Cada momento que temos é uma oportunidade de subtrair algo ao domínio da morte, enchendo-o de sentido, de amor, de coragem. Pois, se o passado é dela, o agora é nosso - e é no agora que podemos construir algo que resista, mesmo que apenas na memória dos que ficam.

Caminho por uma cidade antiga, onde as pedras gastas das ruas contam histórias de gerações que vieram e se foram. Cada passo meu é ao mesmo tempo um ato de vida e uma entrega ao tempo que passa.

Vejo uma criança correndo, alheia à finitude, e um ancião que observa o mundo com olhos que já viram muito. Ambos, sem saber, compartilham o mesmo destino: o de verem suas horas, uma a uma, serem acolhidas pela morte.

E, ainda assim, há beleza nisso - na impermanência que nos faz humanos, na urgência que nos empurra a criar, a amar, a ser.

Se erramos ao ver a morte apenas à frente, podemos corrigir nosso olhar.
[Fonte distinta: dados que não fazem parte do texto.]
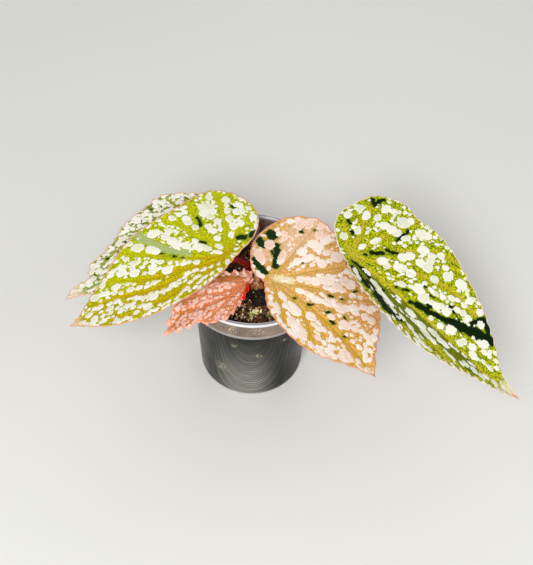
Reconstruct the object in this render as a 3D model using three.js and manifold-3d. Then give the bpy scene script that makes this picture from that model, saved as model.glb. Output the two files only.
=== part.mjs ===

Que vejamos a morte não como inimiga, mas como companheira silenciosa, que nos lembra de não desperdiçar o tempo que nos resta.

Que cada dia seja uma pequena vitória contra o esquecimento, um instante roubado à eternidade para ser vivido com verdade. 

Pois, embora a morte reivindique o passado, é no presente que escrevemos o que ela um dia levará - e é nossa tarefa fazer com que esse legado valha a pena.